Setelah sang ibu memasrahkan anaknya kepada Allah, Abu Yazid meninggalkan Bustham, merantau dari satu negeri ke negeri lain selama tiga puluh tahun, dan melakukan disiplin diri dengan terus-menerus berpuasa di siang hari dan bertirakat sepanjang malam. Ia belajar di bawah bimbingan seratus tiga belas guru spiritual dan telah memperoleh manfaat dari setiap pelajaran yang mereka berikan.
Di antara guru-gurunya itu ada seorang yang bernama Shadiq ra.. Ketika Abu Yazid sedang duduk di hadapannya, tiba-tiba Shadiq berkata
kepadanya,
“Abu Yazid, ambilkan buku yang dijendela itu”.
“Jendela? Jendela mana?”, tanya Abu Yazid.
“Telah sekian lama engkau belajar di sini dan tidak pernah melihat jendela itu?”

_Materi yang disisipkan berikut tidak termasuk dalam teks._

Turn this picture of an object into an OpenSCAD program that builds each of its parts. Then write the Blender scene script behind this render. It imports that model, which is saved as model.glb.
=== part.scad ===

“Tidak”, jawab Abu Yazid, “Apakah perduliku dengan jendela.
Ketika menghadapmu, mataku tertutup terhadap hal-hal lain. Aku tidak datang ke sini untuk melihat segala sesuatu yang ada di sini”.
“Jika demikian”, kata si guru, “Kembalilah ke Bustham. Pelajaranmu telah selesai”.